Role of Chainlink in AI Agent Safety

Secure autonomous systems rely heavily on the infrastructure that connects them to the real world. The Chainlink platform provides the data, interoperability, compliance, and privacy standards needed to secure these advanced workflows. A primary requirement for onchain AI agent safety is accurate, tamper-proof offchain data. If an agent bases its financial decisions on easily manipulated data sources, it becomes highly vulnerable to exploits. The Chainlink data standard delivers highly reliable market data, ensuring agents react to accurate conditions rather than localized price anomalies.

Agents often need to execute complex logic based on offchain computations. CRE powers these advanced workflows by allowing developers coordinate custom code running securely offchain with resulting actions triggered onchain.
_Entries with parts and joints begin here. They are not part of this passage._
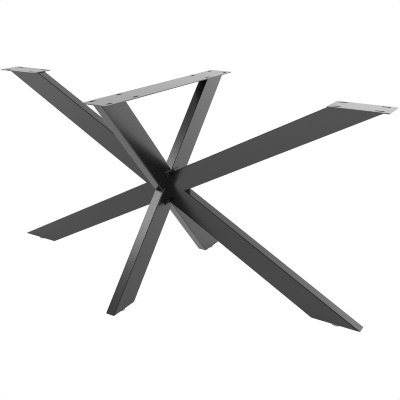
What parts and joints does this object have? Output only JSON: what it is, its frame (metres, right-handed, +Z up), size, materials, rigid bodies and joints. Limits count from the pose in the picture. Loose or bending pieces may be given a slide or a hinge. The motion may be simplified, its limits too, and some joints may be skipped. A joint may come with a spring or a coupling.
{
  "type": "table base",
  "caption": "Steel dining-table base: two crossed pairs of rectangular tubes meet at a screwed hub, with slotted plates on top and round nylon glides under the feet.",
  "frame": {"origin": "on the floor, under the middle of the hub where the tubes cross", "axes": "+X along the table towards the right end plate, +Y across it towards the back, +Z up"},
  "size_m": [1.5324, 0.7606, 0.72],
  "materials": {
    "powder_coat": "fine satin anthracite powder coat on steel tube",
    "plate_coat": "fine satin anthracite powder coat on flat plate",
    "nylon": "matt grey nylon",
    "black_steel": "blackened steel screws",
    "zinc_steel": "bright zinc-plated steel"
  },
  "bodies": {
    "root": {"right_arm": "powder_coat", "right_leg": "powder_coat", "right_end_plate": "plate_coat", "right_hub_plate": "plate_coat", "right_upper_front_screw": "black_steel", "right_upper_front_nut": "zinc_steel", "right_upper_back_screw": "black_steel", "right_upper_back_nut": "zinc_steel", "right_lower_front_screw": "black_steel", "right_lower_front_nut": "zinc_steel", "right_lower_back_screw": "black_steel", "right_lower_back_nut": "zinc_steel", "left_arm": "powder_coat", "left_leg": "powder_coat", "left_end_plate": "plate_coat", "left_hub_plate": "plate_coat", "left_upper_front_screw": "black_steel", "left_upper_front_nut": "zinc_steel", "left_upper_back_screw": "black_steel", "left_upper_back_nut": "zinc_steel", "left_lower_front_screw": "black_steel", "left_lower_front_nut": "zinc_steel", "left_lower_back_screw": "black_steel", "left_lower_back_nut": "zinc_steel", "through_beam": "powder_coat", "front_arm": "powder_coat", "back_leg": "powder_coat", "long_plate": "plate_coat", "right_foot_plate": "powder_coat", "right_glide_pad": "nylon", "right_glide_stud": "zinc_steel", "right_foot_nut": "zinc_steel", "left_foot_plate": "powder_coat", "left_glide_pad": "nylon", "left_glide_stud": "zinc_steel", "left_foot_nut": "zinc_steel", "front_foot_plate": "powder_coat", "front_glide_pad": "nylon", "front_glide_stud": "zinc_steel", "front_foot_nut": "zinc_steel", "back_foot_plate": "powder_coat", "back_glide_pad": "nylon", "back_glide_stud": "zinc_steel", "back_foot_nut": "zinc_steel"}
  },
  "joints": []
}
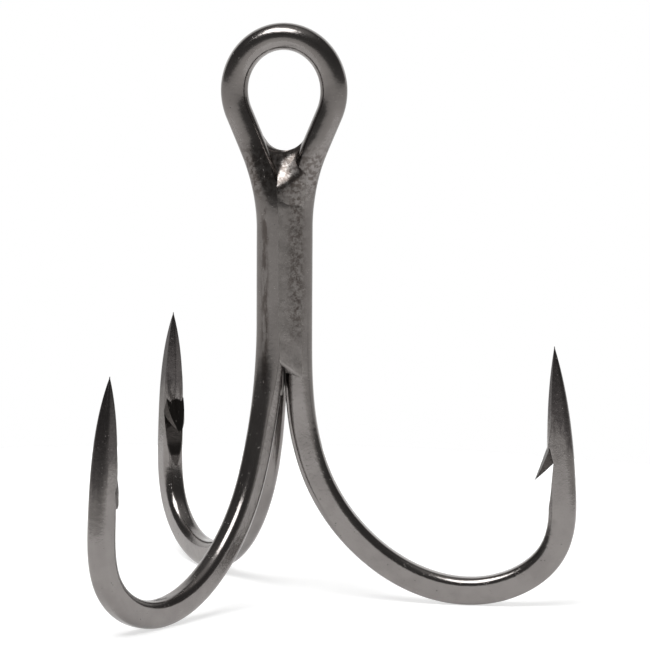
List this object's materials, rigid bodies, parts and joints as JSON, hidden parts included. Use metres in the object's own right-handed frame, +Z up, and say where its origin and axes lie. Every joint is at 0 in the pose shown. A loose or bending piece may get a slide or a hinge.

This environment enables an AI model to analyze data offchain and trigger a smart contract only when specific, verifiable conditions are met.

For agents operating across multiple networks, the Chainlink interoperability standard provides a secure messaging layer. By using the Cross-Chain Interoperability Protocol, agents can send instructions and transfer tokens across different blockchains with cryptographic guarantees. By anchoring AI agents to the decentralized infrastructure of the Chainlink platform, developers ensure their autonomous systems act on objective truth.

The Future of Autonomous Web3 Agents

The integration of artificial intelligence into decentralized networks represents a significant step forward for Web3 utility. The success of this integration depends entirely on solving the challenges of onchain AI agent safety. By applying strict cryptographic limits, comprehensive smart contract audits, and reliable offchain intelligence, developers apply the speed of AI while protecting user assets. As the industry-standard oracle network, the Chainlink platform provides the secure data inputs, orchestration through CRE, and cross-chain messaging required to ground these agents in reality. Through secure infrastructure, the next generation of smart contracts will transition from passive code to proactive, intelligent participants in the digital economy.